··· SUPPLIED MATERIAL

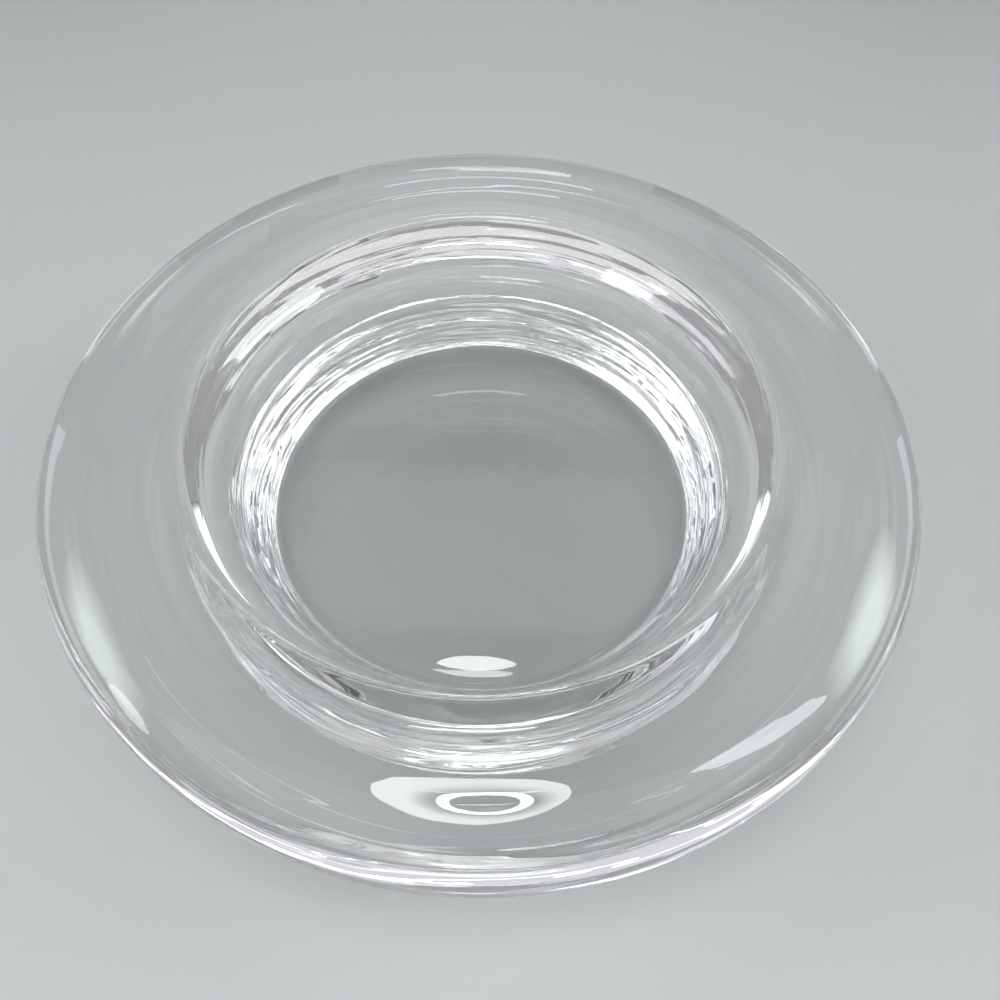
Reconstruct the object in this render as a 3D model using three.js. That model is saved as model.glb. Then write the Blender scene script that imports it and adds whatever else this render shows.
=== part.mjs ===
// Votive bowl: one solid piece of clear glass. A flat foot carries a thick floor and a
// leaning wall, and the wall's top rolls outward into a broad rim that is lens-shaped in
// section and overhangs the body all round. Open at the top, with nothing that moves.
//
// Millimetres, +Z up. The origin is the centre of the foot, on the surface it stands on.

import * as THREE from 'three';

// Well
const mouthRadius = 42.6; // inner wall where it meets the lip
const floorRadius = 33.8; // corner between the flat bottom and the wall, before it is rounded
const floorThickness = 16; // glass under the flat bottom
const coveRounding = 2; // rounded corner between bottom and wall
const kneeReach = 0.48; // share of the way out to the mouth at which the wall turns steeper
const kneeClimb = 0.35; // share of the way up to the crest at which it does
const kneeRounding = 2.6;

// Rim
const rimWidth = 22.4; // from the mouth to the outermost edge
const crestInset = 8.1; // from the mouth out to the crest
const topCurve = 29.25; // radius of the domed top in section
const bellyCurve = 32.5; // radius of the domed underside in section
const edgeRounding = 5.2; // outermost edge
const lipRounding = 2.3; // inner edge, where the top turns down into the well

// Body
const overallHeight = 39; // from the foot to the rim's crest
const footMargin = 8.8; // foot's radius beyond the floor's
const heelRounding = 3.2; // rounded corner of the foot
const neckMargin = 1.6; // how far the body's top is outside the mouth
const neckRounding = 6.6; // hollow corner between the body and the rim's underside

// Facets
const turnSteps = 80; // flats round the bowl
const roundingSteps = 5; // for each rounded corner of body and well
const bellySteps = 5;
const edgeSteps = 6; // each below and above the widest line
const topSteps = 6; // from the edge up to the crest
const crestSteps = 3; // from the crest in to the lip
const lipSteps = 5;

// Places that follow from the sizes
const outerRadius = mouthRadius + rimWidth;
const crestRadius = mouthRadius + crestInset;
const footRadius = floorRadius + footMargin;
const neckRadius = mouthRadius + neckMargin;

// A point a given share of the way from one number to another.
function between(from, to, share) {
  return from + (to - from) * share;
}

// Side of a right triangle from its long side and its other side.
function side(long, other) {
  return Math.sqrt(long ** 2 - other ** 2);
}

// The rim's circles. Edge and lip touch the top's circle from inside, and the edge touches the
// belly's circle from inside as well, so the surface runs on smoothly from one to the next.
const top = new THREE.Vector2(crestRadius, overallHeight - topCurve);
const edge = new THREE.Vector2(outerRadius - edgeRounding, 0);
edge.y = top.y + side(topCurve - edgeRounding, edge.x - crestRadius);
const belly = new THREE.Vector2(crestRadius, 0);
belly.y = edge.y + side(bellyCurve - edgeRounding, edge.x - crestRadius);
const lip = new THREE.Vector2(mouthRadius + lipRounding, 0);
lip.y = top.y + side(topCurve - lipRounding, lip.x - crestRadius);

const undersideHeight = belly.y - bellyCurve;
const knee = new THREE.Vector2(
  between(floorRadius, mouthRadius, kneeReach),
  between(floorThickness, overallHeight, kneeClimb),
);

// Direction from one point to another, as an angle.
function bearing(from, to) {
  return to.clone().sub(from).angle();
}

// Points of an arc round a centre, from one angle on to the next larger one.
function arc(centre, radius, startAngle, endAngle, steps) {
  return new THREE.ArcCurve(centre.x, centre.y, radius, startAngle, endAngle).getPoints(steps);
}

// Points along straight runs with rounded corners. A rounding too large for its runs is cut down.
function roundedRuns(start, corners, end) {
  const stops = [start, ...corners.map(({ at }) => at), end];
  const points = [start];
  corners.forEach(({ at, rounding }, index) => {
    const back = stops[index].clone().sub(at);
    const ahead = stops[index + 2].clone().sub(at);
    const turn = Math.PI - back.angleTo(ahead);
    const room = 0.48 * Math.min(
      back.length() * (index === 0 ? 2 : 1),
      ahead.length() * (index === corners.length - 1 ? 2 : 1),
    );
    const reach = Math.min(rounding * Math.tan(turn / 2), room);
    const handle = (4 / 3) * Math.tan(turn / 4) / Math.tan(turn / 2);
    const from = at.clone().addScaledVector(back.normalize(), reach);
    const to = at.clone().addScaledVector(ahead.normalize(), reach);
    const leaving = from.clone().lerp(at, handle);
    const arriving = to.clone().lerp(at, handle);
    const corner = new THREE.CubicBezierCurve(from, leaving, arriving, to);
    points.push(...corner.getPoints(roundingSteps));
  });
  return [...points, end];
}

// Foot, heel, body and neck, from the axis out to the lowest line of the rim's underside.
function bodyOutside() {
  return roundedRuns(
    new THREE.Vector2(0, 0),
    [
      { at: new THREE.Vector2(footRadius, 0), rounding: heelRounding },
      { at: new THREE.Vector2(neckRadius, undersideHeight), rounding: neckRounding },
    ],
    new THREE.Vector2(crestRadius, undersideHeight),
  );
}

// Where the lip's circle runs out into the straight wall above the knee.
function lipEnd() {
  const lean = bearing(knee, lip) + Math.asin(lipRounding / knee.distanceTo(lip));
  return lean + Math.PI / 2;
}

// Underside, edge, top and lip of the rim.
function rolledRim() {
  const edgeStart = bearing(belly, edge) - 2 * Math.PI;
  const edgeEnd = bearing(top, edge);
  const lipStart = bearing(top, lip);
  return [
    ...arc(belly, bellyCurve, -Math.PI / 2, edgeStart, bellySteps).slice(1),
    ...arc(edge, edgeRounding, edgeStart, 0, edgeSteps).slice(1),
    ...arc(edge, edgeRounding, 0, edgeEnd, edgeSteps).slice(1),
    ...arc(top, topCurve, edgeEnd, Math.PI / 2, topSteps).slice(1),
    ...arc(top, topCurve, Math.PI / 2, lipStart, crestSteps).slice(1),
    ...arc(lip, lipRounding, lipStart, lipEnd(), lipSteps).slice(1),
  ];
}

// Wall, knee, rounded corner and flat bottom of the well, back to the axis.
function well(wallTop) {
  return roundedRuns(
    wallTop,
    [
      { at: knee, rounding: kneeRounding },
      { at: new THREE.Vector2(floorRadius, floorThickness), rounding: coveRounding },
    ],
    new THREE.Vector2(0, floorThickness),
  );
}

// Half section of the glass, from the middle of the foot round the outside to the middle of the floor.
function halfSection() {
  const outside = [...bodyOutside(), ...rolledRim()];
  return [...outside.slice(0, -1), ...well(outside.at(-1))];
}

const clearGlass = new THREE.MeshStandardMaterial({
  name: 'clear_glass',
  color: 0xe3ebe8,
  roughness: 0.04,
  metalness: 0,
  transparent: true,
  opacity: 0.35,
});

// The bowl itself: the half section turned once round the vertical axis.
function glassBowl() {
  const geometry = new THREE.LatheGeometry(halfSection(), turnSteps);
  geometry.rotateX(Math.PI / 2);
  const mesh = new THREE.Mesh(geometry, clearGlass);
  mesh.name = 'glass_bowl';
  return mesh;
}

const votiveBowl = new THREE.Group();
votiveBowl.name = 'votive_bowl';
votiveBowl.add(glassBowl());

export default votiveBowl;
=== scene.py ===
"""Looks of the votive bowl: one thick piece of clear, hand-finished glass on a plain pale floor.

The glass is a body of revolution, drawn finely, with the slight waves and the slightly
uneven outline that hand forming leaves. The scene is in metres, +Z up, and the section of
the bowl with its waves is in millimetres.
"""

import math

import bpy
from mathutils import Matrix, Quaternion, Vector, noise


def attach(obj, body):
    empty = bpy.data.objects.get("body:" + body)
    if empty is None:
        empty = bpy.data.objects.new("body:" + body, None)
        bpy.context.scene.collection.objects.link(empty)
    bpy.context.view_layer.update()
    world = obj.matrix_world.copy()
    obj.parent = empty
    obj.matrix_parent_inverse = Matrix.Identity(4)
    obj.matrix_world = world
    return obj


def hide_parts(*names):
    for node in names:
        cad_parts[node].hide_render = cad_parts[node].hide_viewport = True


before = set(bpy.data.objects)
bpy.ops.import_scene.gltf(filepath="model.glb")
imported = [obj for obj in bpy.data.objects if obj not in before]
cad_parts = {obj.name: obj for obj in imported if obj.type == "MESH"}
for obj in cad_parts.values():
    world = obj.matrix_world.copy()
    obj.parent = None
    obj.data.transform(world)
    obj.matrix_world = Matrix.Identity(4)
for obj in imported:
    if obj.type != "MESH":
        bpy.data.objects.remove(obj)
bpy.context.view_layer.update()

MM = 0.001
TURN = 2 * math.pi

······

▶ _REQUIREMENTS_
Return only the stretch of the material above from the line holding "const votiveBowl = new THREE.Group();" through the line holding "for node in", copied exactly.

▶ _EXERCISE RESPONSE_
const votiveBowl = new THREE.Group();
votiveBowl.name = 'votive_bowl';
votiveBowl.add(glassBowl());

export default votiveBowl;
=== scene.py ===
"""Looks of the votive bowl: one thick piece of clear, hand-finished glass on a plain pale floor.

The glass is a body of revolution, drawn finely, with the slight waves and the slightly
uneven outline that hand forming leaves. The scene is in metres, +Z up, and the section of
the bowl with its waves is in millimetres.
"""

import math

import bpy
from mathutils import Matrix, Quaternion, Vector, noise


def attach(obj, body):
    empty = bpy.data.objects.get("body:" + body)
    if empty is None:
        empty = bpy.data.objects.new("body:" + body, None)
        bpy.context.scene.collection.objects.link(empty)
    bpy.context.view_layer.update()
    world = obj.matrix_world.copy()
    obj.parent = empty
    obj.matrix_parent_inverse = Matrix.Identity(4)
    obj.matrix_world = world
    return obj


def hide_parts(*names):
    for node in names:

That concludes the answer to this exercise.